**Written instruction:** Present the data once more in exactly its original form.

**Data extract:**
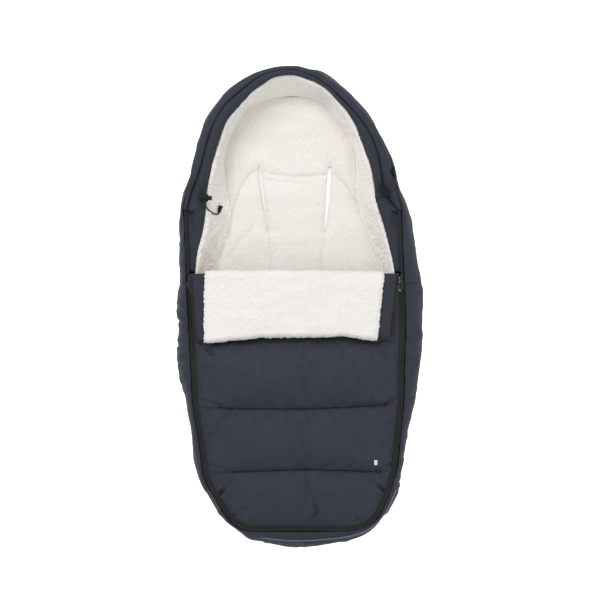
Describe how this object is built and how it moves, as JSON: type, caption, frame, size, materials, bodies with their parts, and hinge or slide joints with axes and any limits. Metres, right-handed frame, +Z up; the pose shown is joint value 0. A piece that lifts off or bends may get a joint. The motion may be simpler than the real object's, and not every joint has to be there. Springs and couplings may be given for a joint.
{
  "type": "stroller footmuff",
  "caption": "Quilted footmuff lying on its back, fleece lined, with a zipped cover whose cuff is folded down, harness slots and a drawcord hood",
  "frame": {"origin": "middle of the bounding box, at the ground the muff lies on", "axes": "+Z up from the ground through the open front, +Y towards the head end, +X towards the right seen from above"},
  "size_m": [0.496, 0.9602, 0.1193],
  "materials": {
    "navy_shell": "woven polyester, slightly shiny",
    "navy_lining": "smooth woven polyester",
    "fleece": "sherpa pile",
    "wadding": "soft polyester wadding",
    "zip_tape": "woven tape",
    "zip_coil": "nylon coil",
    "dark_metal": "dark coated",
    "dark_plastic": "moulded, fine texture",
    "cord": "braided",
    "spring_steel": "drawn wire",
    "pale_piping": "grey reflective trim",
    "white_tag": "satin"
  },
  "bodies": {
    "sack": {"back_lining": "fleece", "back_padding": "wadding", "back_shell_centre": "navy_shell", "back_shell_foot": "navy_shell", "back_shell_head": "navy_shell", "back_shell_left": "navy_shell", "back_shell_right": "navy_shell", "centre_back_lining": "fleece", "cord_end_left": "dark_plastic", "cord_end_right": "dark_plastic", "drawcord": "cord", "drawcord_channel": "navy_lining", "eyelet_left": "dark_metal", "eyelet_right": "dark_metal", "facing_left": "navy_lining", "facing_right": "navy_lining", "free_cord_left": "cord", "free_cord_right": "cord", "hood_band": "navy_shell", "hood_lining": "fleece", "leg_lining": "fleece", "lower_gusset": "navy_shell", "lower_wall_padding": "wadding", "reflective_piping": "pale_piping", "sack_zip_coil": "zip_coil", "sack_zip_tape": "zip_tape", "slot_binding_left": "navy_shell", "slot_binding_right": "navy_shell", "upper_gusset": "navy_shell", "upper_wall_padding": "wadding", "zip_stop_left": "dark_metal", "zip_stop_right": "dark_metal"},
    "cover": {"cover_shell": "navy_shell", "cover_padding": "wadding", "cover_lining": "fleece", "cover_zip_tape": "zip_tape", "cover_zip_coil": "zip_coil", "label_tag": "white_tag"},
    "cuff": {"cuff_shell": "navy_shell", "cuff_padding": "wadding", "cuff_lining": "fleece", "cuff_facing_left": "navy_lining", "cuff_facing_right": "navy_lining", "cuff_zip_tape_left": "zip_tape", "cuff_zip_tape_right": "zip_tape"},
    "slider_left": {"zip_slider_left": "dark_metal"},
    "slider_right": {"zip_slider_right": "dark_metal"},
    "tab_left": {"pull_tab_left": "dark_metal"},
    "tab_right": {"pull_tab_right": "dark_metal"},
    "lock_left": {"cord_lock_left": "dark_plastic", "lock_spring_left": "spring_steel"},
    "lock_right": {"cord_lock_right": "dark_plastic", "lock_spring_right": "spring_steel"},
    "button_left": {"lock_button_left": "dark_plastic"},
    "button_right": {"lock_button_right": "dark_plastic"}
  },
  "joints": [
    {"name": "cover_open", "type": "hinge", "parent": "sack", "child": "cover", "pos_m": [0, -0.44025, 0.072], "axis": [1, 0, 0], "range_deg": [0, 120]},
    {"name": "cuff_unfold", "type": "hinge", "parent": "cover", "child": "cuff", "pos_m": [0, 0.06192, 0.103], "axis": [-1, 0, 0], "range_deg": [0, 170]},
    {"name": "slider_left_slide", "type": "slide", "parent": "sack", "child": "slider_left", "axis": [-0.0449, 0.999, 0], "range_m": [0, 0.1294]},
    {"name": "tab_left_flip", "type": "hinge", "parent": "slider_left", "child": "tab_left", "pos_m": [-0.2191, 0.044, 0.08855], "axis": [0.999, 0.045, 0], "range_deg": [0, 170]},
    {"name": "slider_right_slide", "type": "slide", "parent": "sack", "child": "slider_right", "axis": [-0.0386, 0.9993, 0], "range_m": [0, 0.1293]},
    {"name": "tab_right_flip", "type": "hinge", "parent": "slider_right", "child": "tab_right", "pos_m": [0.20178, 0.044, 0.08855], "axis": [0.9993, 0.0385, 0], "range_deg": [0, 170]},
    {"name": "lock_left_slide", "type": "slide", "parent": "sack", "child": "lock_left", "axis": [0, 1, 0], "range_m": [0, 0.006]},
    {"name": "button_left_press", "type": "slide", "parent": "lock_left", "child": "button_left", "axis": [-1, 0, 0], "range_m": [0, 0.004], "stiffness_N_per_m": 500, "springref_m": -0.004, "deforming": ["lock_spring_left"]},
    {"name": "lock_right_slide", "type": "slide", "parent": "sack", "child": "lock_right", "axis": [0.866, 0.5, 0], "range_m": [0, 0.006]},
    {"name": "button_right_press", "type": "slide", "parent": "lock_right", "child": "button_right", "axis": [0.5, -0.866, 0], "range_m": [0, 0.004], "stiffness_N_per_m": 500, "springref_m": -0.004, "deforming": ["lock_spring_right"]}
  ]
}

**Result for this task:**
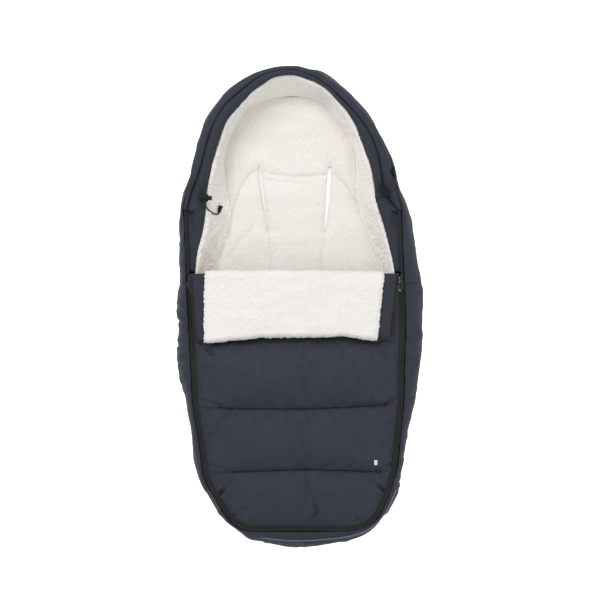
Describe how this object is built and how it moves, as JSON: type, caption, frame, size, materials, bodies with their parts, and hinge or slide joints with axes and any limits. Metres, right-handed frame, +Z up; the pose shown is joint value 0. A piece that lifts off or bends may get a joint. The motion may be simpler than the real object's, and not every joint has to be there. Springs and couplings may be given for a joint.
{
  "type": "stroller footmuff",
  "caption": "Quilted footmuff lying on its back, fleece lined, with a zipped cover whose cuff is folded down, harness slots and a drawcord hood",
  "frame": {"origin": "middle of the bounding box, at the ground the muff lies on", "axes": "+Z up from the ground through the open front, +Y towards the head end, +X towards the right seen from above"},
  "size_m": [0.496, 0.9602, 0.1193],
  "materials": {
    "navy_shell": "woven polyester, slightly shiny",
    "navy_lining": "smooth woven polyester",
    "fleece": "sherpa pile",
    "wadding": "soft polyester wadding",
    "zip_tape": "woven tape",
    "zip_coil": "nylon coil",
    "dark_metal": "dark coated",
    "dark_plastic": "moulded, fine texture",
    "cord": "braided",
    "spring_steel": "drawn wire",
    "pale_piping": "grey reflective trim",
    "white_tag": "satin"
  },
  "bodies": {
    "sack": {"back_lining": "fleece", "back_padding": "wadding", "back_shell_centre": "navy_shell", "back_shell_foot": "navy_shell", "back_shell_head": "navy_shell", "back_shell_left": "navy_shell", "back_shell_right": "navy_shell", "centre_back_lining": "fleece", "cord_end_left": "dark_plastic", "cord_end_right": "dark_plastic", "drawcord": "cord", "drawcord_channel": "navy_lining", "eyelet_left": "dark_metal", "eyelet_right": "dark_metal", "facing_left": "navy_lining", "facing_right": "navy_lining", "free_cord_left": "cord", "free_cord_right": "cord", "hood_band": "navy_shell", "hood_lining": "fleece", "leg_lining": "fleece", "lower_gusset": "navy_shell", "lower_wall_padding": "wadding", "reflective_piping": "pale_piping", "sack_zip_coil": "zip_coil", "sack_zip_tape": "zip_tape", "slot_binding_left": "navy_shell", "slot_binding_right": "navy_shell", "upper_gusset": "navy_shell", "upper_wall_padding": "wadding", "zip_stop_left": "dark_metal", "zip_stop_right": "dark_metal"},
    "cover": {"cover_shell": "navy_shell", "cover_padding": "wadding", "cover_lining": "fleece", "cover_zip_tape": "zip_tape", "cover_zip_coil": "zip_coil", "label_tag": "white_tag"},
    "cuff": {"cuff_shell": "navy_shell", "cuff_padding": "wadding", "cuff_lining": "fleece", "cuff_facing_left": "navy_lining", "cuff_facing_right": "navy_lining", "cuff_zip_tape_left": "zip_tape", "cuff_zip_tape_right": "zip_tape"},
    "slider_left": {"zip_slider_left": "dark_metal"},
    "slider_right": {"zip_slider_right": "dark_metal"},
    "tab_left": {"pull_tab_left": "dark_metal"},
    "tab_right": {"pull_tab_right": "dark_metal"},
    "lock_left": {"cord_lock_left": "dark_plastic", "lock_spring_left": "spring_steel"},
    "lock_right": {"cord_lock_right": "dark_plastic", "lock_spring_right": "spring_steel"},
    "button_left": {"lock_button_left": "dark_plastic"},
    "button_right": {"lock_button_right": "dark_plastic"}
  },
  "joints": [
    {"name": "cover_open", "type": "hinge", "parent": "sack", "child": "cover", "pos_m": [0, -0.44025, 0.072], "axis": [1, 0, 0], "range_deg": [0, 120]},
    {"name": "cuff_unfold", "type": "hinge", "parent": "cover", "child": "cuff", "pos_m": [0, 0.06192, 0.103], "axis": [-1, 0, 0], "range_deg": [0, 170]},
    {"name": "slider_left_slide", "type": "slide", "parent": "sack", "child": "slider_left", "axis": [-0.0449, 0.999, 0], "range_m": [0, 0.1294]},
    {"name": "tab_left_flip", "type": "hinge", "parent": "slider_left", "child": "tab_left", "pos_m": [-0.2191, 0.044, 0.08855], "axis": [0.999, 0.045, 0], "range_deg": [0, 170]},
    {"name": "slider_right_slide", "type": "slide", "parent": "sack", "child": "slider_right", "axis": [-0.0386, 0.9993, 0], "range_m": [0, 0.1293]},
    {"name": "tab_right_flip", "type": "hinge", "parent": "slider_right", "child": "tab_right", "pos_m": [0.20178, 0.044, 0.08855], "axis": [0.9993, 0.0385, 0], "range_deg": [0, 170]},
    {"name": "lock_left_slide", "type": "slide", "parent": "sack", "child": "lock_left", "axis": [0, 1, 0], "range_m": [0, 0.006]},
    {"name": "button_left_press", "type": "slide", "parent": "lock_left", "child": "button_left", "axis": [-1, 0, 0], "range_m": [0, 0.004], "stiffness_N_per_m": 500, "springref_m": -0.004, "deforming": ["lock_spring_left"]},
    {"name": "lock_right_slide", "type": "slide", "parent": "sack", "child": "lock_right", "axis": [0.866, 0.5, 0], "range_m": [0, 0.006]},
    {"name": "button_right_press", "type": "slide", "parent": "lock_right", "child": "button_right", "axis": [0.5, -0.866, 0], "range_m": [0, 0.004], "stiffness_N_per_m": 500, "springref_m": -0.004, "deforming": ["lock_spring_right"]}
  ]
}